The then predominantly ethnic German Memel Territory (Prussian Lithuanians and Memellanders constituted the other ethnic groups), situated between the river and the town of that name, was occupied by Lithuania in the "Klaipėda Revolt" of 1923. It was annexed by Nazi Germany in March 1939 and immediately reintegrated into East Prussia, just half a year before the outbreak of the Second World War. In the final stages of the war in 1945 it was occupied by Soviet forces, and was formally annexed by the Soviet Union in 1946, cleared of its native German population, and made a part of the Lithuanian SSR in 1948. Since the collapse of the Soviet Union in 1990, it has been part of the Republic of Lithuania, contained within Klaipėda and Tauragė Counties. The border that was established along the river by the Treaty of Versailles remains in effect as the current international boundary between Lithuania and the Kaliningrad Oblast of Russia.

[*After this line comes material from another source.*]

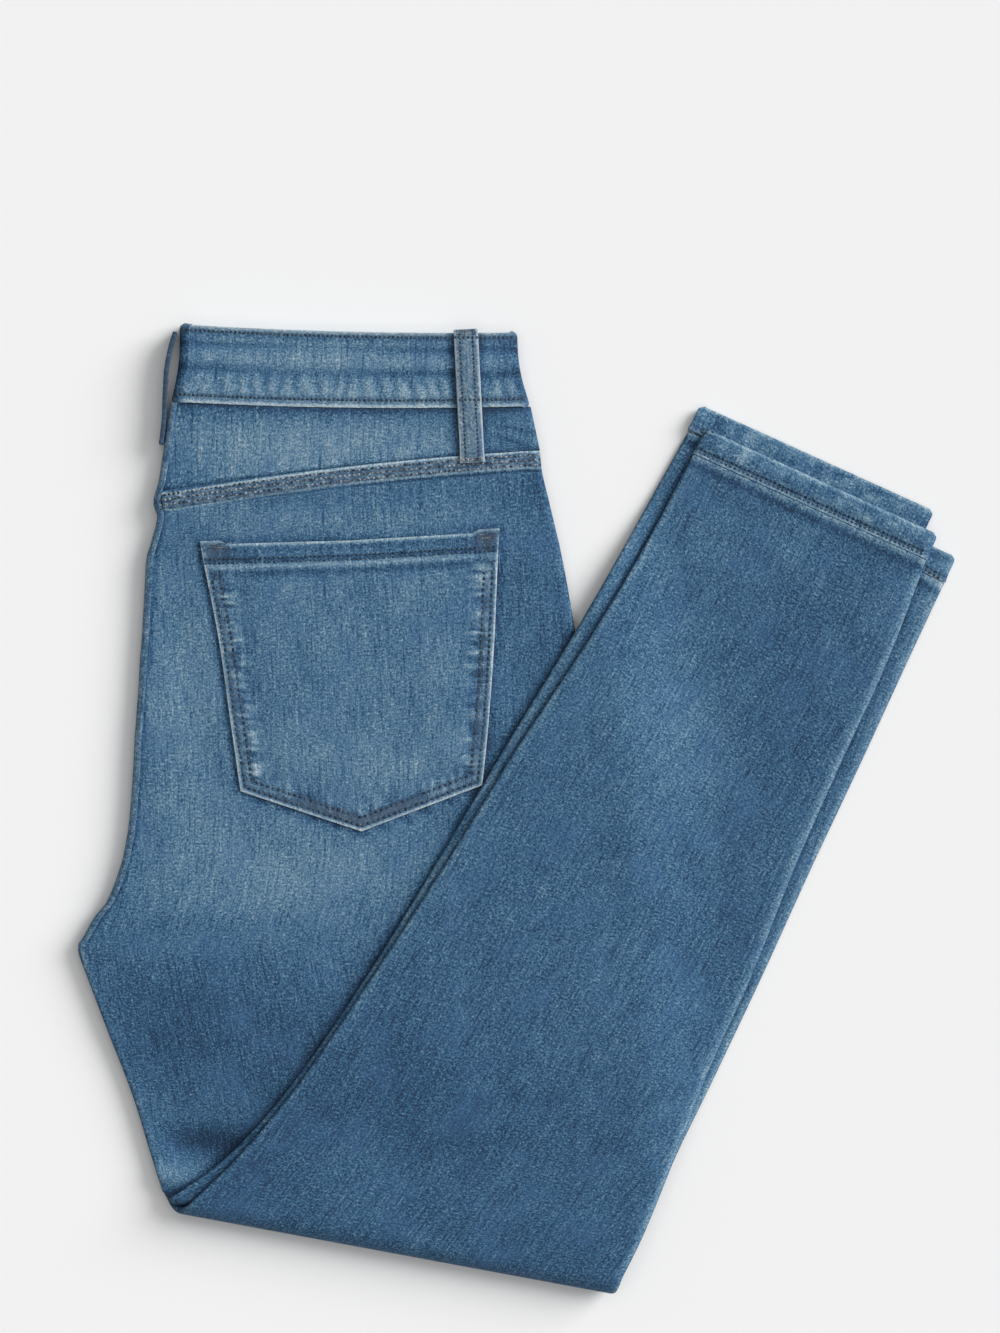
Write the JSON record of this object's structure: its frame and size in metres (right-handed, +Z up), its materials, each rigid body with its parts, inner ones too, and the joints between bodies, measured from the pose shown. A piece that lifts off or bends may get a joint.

The first stamps issued by the territory were overprinted German Germania stamps in 1920, followed by the then German high value set again overprinted. The Council of Ambassadors, then instructed that overprinted stamps of France be used in all post offices. In 1923 following the occupation by Lithuainia stamps of that country were issued overprinted in surcharged values.

Pages in category "Memel"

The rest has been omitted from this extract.